The State Press: How would you describe your characters?

Felicity Jones: Anna is very impulsive. She finds Jacob, falls madly in love with him and wants to hold onto him to the detriment of their relationship ultimately, but that’s what you should like about her — about them both — because they’re both prepared to be quite irrational because it’s the nature of their love for each other.

Anton Yelchin: I think Jacob is extremely introverted and closed off and I think Anna is the first person he opens up to and commits to, and the first sign of that is giving her his first creation. His whole life revolves around this work he does and his first creation is for her. They act completely irrational but out of this obsessively love one another. And I think the film itself is this look at love as something that is gray. Marriage is a device they use legally to try to be together. Their love does not increase or decrease. It’s the legal consummation of something they already share. Falling apart. It defies what we traditionally think of as moral.

SP: With the entire movie improvised, what was the process for that? Did that put some pressure on your roles?

FJ: It actually made it easier. We had an outline of all the stage directions and characters and points of conversation we needed to hit, but then we had the freedom in the dialogue, so it’s all invented and is done in the moment.

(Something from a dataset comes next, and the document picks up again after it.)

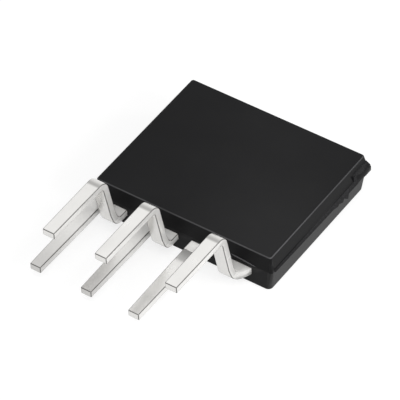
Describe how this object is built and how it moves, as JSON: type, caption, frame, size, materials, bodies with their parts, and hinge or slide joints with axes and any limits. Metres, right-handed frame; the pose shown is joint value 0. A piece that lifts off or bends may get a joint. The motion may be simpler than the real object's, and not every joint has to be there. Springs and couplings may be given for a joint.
{
  "type": "off-line switcher ic",
  "caption": "Flat black moulded power package lying on its heat-sink face, with plated leads in two rows, one straight and one bent up and forward.",
  "frame": {"origin": "centre of the body's heat-sink face, which lies on the surface", "axes": "+Z out of the marking face, +Y from the lead face to the far end, so the leads point along -Y, and +X across the leads towards lead 7"},
  "size_m": [0.0104, 0.0135, 0.004],
  "materials": {
    "mould_compound": "satin",
    "tin_plate": "satin plated",
    "silicon": "polished",
    "solder": "matte",
    "gold_wire": "bright",
    "aluminium_wire": "bright"
  },
  "bodies": {
    "root": {"mould_body": "mould_compound", "lead_1": "tin_plate", "lead_2": "tin_plate", "lead_3": "tin_plate", "lead_4": "tin_plate", "lead_5_with_pad": "tin_plate", "lead_7": "tin_plate", "silicon_die": "silicon", "die_attach": "solder", "signal_bond_wires": "gold_wire", "power_bond_wires": "aluminium_wire"}
  },
  "joints": []
}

AY: It was liberating; you get the most freedom to create a character that you normally can’t with strict dialogue because (in improvisation) you’re trusted to know (the character) the best that you can.

SP: What was the challenge of the role?

FJ: The challenge was to make it as naturalistic as possible — to be as “in it” as possible. It’s documentary style and you almost feel that you’re a fly on the wall. We had to make it seem that it was a real relationship. And that has very different demands … It’s much more about the feeling and emotion and being as true as possible.

SP: The conversations and scenes are very realistic and relatable. Were you able to draw from personal experiences to create the scenes?

FJ: That’s what we’ve heard from a lot of people. I’ve had some similar conversations (that are in the movie). When you’re in a relationship, you think your relationship is beyond everything else, (but) those are arguments that couples all over the world are having. They’re universal.

SP: How is this role different from other roles you’ve played?

AY: This is the first role I’ve played that’s truly introverted and quiet and contained and internalizes everything, as opposed to being bigger or broader. It was really extraordinary to study that. It was interesting. The character was only able to externalize what he was thinking at the breaking point.

FJ: I like playing someone who wasn’t cautious, who was in the moment and made impulsive decisions, which is what attracted me to her in the first place.

SP: Do you relate to those individual characteristics?

FJ: I think you’re attracted to things that are different from yourself in a character because it’s more interesting, and you get to play out a fantasy version of yourself.

AY: Yeah, I think Jacob is very different from me. I’m not passive-aggressive.

FJ: Just aggressive.

AY: Just aggressive. I got to explore something different about myself, explore a different version of what I have inside, I guess.

SP: What do you hope people take away after seeing the movie?

FJ: I hope they find it to be true in some way.

AY: That’s the best way to put it — to find some honesty in it. There’s grayness to love as opposed to the way we traditionally view it. It’s not black and white or solution-based. There’s no solution here, it’s just the way it unfolds.